Tuesday, October 1, 2013

Humorous essay written when teenagers lived at home

Kids and Cars

I can remember the day thirty-five years ago when I told my Dad I wanted a car to drive on a date.  My peach-fuzzed and freckled face beamed in anticipation of the certain moment when he would reach in his pocket and toss me the keys to his car.
            Dad said, “Great son, go get one.” 
            Following a moment of contemplative silence, while I tried to figure out the meaning of his words, I realized that Dad’s keys were in his pocket to stay.   Dad went back to his paper and I went to the back yard to kick the heads off dandelions out of complete frustration.  Eventually I scrapped up seventy-five dollars and bought a rolling death trap with paper-thin tires and four-barrel carburetor.  Dad looked it over with aloof detachment and allowed that it might need some new rubber.
            My kids have a way nicer dad.  He is intelligent, thoughtful, warm and understanding …er…I mean… gullible, dumb, blind and apparently with excess cash.  When the time came for my kids to drive I told them to go get a car in just the same tone as my Dad used with me.  This time, however, the blank stare came from my wife who clearly signaled with her eyes that I was a thoughtless dinosaur.  The kids, each in there own tone of incredulity, simply replied, “Ya right!” 
            My wife explained with firm exasperation that the kids could not go buy their own cars because they needed help locating, financing and insuring a safe and acceptable vehicle.  I always thought my Dad had the right approach until my wife began to explain how little we, as underdeveloped males, understood about automobiles and the requirement they are safe and dependable.  She is right of course.

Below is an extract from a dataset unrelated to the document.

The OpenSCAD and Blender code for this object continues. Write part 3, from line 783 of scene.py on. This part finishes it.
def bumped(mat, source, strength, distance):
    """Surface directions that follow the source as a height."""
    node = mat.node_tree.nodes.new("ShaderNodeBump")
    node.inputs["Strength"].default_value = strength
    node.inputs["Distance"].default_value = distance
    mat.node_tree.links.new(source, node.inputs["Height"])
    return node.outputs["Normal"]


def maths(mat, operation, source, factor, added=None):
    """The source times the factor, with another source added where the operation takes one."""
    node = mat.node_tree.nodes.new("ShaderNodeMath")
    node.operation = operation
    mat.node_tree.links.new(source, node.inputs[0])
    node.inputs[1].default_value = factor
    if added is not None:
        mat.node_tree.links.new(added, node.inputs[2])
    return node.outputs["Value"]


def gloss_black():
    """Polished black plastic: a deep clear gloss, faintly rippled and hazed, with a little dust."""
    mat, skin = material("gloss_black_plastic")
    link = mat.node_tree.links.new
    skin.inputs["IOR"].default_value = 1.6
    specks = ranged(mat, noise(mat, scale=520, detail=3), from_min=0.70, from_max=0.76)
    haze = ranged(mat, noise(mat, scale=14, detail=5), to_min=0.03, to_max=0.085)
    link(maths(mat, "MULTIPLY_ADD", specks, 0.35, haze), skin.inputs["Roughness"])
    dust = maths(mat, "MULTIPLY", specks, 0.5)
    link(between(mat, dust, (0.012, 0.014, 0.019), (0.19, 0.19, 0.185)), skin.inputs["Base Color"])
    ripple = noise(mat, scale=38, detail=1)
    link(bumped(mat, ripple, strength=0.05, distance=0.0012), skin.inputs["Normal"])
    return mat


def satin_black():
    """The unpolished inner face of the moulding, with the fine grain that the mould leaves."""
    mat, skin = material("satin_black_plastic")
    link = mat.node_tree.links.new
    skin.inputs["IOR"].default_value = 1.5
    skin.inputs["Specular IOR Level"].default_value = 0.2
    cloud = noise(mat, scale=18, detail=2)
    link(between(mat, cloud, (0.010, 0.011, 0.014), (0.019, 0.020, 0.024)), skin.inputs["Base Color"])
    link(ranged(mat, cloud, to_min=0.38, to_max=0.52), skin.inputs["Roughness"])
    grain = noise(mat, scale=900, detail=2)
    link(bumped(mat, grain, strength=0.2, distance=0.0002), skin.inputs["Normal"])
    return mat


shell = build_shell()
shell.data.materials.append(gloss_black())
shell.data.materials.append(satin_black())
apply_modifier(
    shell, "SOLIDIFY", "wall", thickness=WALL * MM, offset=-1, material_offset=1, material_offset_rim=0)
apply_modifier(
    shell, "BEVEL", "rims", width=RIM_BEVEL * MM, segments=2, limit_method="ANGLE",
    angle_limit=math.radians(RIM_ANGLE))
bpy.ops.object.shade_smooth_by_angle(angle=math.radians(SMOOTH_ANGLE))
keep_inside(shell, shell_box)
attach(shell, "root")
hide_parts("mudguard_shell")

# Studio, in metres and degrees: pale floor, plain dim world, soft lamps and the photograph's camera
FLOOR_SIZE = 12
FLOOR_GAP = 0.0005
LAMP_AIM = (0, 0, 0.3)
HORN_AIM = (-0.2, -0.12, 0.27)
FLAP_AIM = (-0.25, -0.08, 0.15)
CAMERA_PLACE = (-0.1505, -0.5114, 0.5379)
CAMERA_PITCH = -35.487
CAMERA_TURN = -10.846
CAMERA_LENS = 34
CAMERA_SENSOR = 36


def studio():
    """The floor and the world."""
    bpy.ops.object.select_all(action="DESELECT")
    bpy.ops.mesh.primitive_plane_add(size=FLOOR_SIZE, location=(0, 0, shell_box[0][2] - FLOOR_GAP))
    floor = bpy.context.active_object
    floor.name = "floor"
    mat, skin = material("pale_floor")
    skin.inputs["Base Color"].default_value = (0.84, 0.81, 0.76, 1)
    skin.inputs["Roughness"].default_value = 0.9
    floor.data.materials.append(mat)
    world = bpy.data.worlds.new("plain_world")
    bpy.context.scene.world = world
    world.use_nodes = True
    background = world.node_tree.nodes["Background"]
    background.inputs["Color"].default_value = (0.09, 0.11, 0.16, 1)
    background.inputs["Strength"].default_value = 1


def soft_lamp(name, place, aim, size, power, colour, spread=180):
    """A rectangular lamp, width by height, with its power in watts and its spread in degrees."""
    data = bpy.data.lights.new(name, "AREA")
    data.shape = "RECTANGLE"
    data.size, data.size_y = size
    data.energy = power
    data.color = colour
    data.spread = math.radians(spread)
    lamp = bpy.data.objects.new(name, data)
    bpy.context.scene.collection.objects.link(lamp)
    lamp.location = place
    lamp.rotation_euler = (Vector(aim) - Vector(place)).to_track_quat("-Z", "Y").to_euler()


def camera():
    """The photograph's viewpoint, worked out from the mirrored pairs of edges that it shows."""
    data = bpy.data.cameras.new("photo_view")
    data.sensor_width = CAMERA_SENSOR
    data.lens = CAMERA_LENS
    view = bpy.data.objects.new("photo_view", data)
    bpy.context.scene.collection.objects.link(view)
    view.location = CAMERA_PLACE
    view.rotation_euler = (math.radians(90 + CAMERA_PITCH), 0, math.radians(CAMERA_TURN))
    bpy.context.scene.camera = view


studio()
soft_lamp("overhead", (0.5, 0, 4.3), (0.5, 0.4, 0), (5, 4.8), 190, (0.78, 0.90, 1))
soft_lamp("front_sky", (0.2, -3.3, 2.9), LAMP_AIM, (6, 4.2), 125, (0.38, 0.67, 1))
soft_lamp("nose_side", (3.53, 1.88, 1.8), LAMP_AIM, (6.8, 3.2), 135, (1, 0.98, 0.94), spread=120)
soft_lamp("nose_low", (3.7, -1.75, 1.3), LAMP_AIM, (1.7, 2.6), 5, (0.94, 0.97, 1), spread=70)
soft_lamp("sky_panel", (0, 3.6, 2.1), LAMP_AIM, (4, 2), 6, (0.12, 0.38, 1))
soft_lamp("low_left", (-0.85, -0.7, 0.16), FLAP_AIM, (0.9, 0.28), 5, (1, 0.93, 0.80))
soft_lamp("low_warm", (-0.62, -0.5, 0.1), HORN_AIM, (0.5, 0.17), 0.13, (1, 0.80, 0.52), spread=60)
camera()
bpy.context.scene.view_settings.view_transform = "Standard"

            So, I have bought enough cars to start my own used car lot.  Fortunately they are not all at my house at the same time.  My teenage son ensures that.

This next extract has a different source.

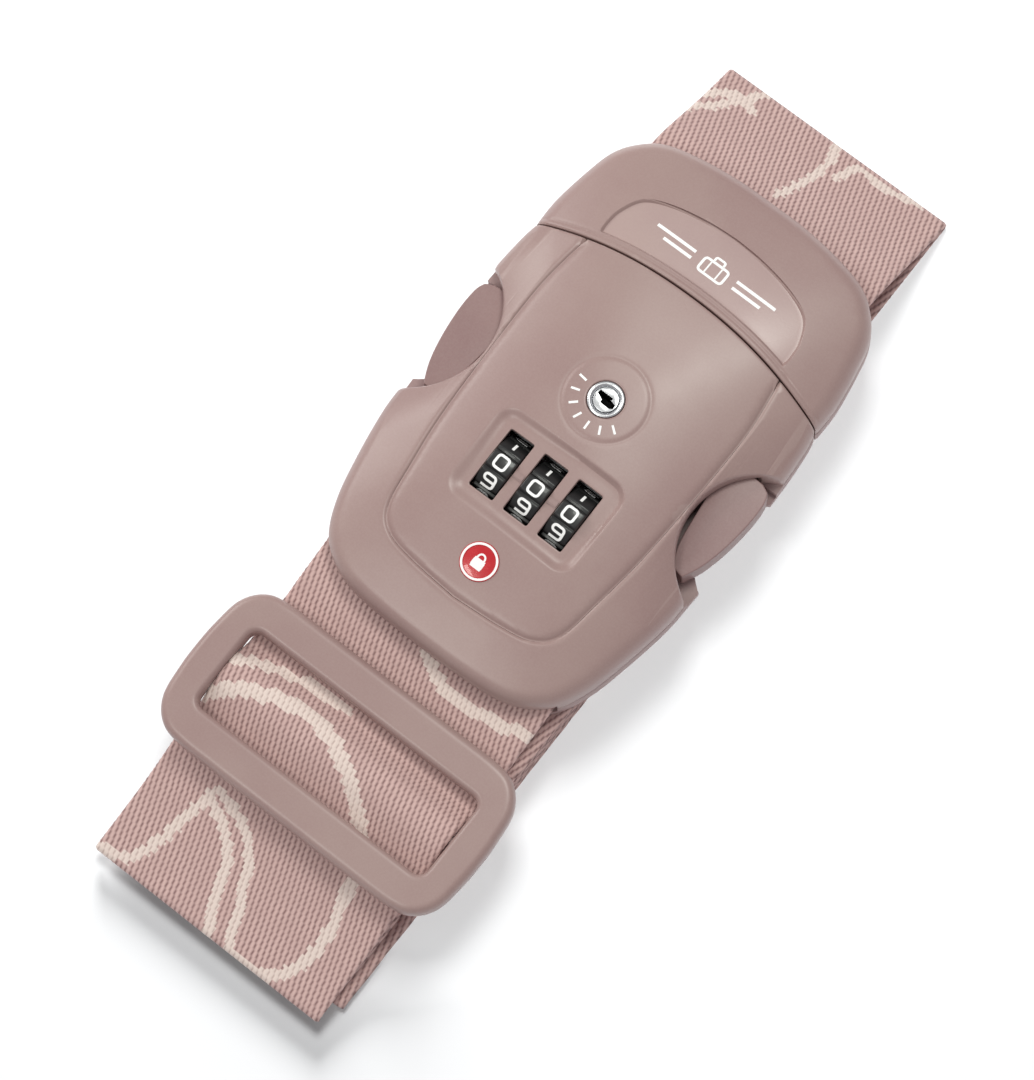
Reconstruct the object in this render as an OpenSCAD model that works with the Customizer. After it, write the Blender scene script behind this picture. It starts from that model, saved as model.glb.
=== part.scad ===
// Luggage strap with a three-dial combination buckle and a tri-glide adjuster.
// X runs across the webbing, Y along it towards the plug half, Z up from the surface it lies on.

/* [Webbing] */
// Width of the webbing
web_w = 50; // [48:0.5:51]
// Thickness of the webbing
web_t = 0.8; // [0.6:0.05:0.9]
// Distance between the middles of two stacked layers
layer_pitch = 0.86; // [0.84:0.01:0.95]
// Number of layers folded under the buckle (odd)
layers = 11; // [7:2:11]
// Length of the folded strap, from fold to fold
fold_length = 186; // [184:1:190]
// Where the hidden inner folds turn, seen from the dials towards the plug
inner_turn_top = 60; // [54:1:62]
// Where the hidden inner folds turn, seen from the dials towards the adjuster
inner_turn_bottom = 66; // [60:1:68]
// How far the second fold stays short of the bottom fold
second_fold_step = 4.6; // [3:0.2:8]
// Sideways slip of the hank layers below the front run
hank_slip = 2.2; // [0:0.1:3]

/* [Buckle] */
// Half width of the lock half at the shoulders
body_half_w = 32.4; // [31:0.1:33]
// Height of the buckle at its crown
buckle_h = 15.5; // [15:0.1:17]
// Crown radius across the buckle
crown_r_x = 74; // [68:1:90]
// Crown radius along the buckle
crown_r_y = 210; // [190:5:260]
// Thickness of the back shells
back_t = 1.6; // [1.2:0.1:1.8]
// Height of the split between back and top shells
split_h = 3.6; // [3.2:0.1:3.8]
// Gap between the lock half and the plug half
seam_gap = 0.3; // [0.2:0.05:0.5]
// Distance from the dials to the middle of the seam
seam_y = 44.8; // [44:0.1:46]
// How much the seam falls back at the sides
seam_fall = 4.9; // [4:0.1:6]
// Distance from the dials to the end of the lock half
lock_end = 33.8; // [33:0.1:36]
// Distance from the dials to the end of the plug half
plug_end = 69.2; // [68:0.1:72]
// Radius of the thumb scallops in the sides
scallop_r = 15.5; // [14:0.5:17]
// Thickness of the inset cover panel
panel_t = 1.5; // [1.2:0.1:1.8]

/* [Dials] */
// Diameter of a number dial
dial_d = 13; // [12:0.1:13.4]
// Width of a number dial
dial_w = 5; // [4.6:0.1:5.2]
// Distance between dials
dial_pitch = 7.65; // [7.4:0.05:8]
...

            When it comes to cars my son is truly a multitasking sort of guy - multitasking in the sense that it takes three cars to keep him mobile.  At eighteen years old, he is a magnet for car problems.  It must be an elevated testosterone level that attracts car problems.  Someone sideswiped his pickup while parked in front of the house.  While he was pushing its replacement out of a snowdrift, a friend driving made a mistake and blew up the transmission.  The next car had the brakes fail while it was sitting in the driveway.
            I have, as a father of kids driving, developed survival skills.  I know a guy out in the country north of town who does inexpensive body work.  I have a buddy out in the country south of town who does major mechanical work.  When I was a kid, a Sunday drive in the country was a treat but now it means we are going to get one of the cars repaired.
            My brother who lives in balmy Biloxi, Mississippi is also a big help in keeping my kids' cars running.  Over the phone, he will tell me that some mechanical problem is a minor repair.
“That’s easy to fix,” he’ll say.  “Put that water-pump in last week in twenty-minutes.”
Deluded by the notion that I can do anything my brother can, in a ten-degree garage with frozen fingers, the wrong tools, no skills, no experience and a bad temper I spend two days on the same minor repair.      
            So what’s the point, you might ask.  If you have teenage kids about to drive, move to a tiny island with no roads.  If that won’t work, just send the kids.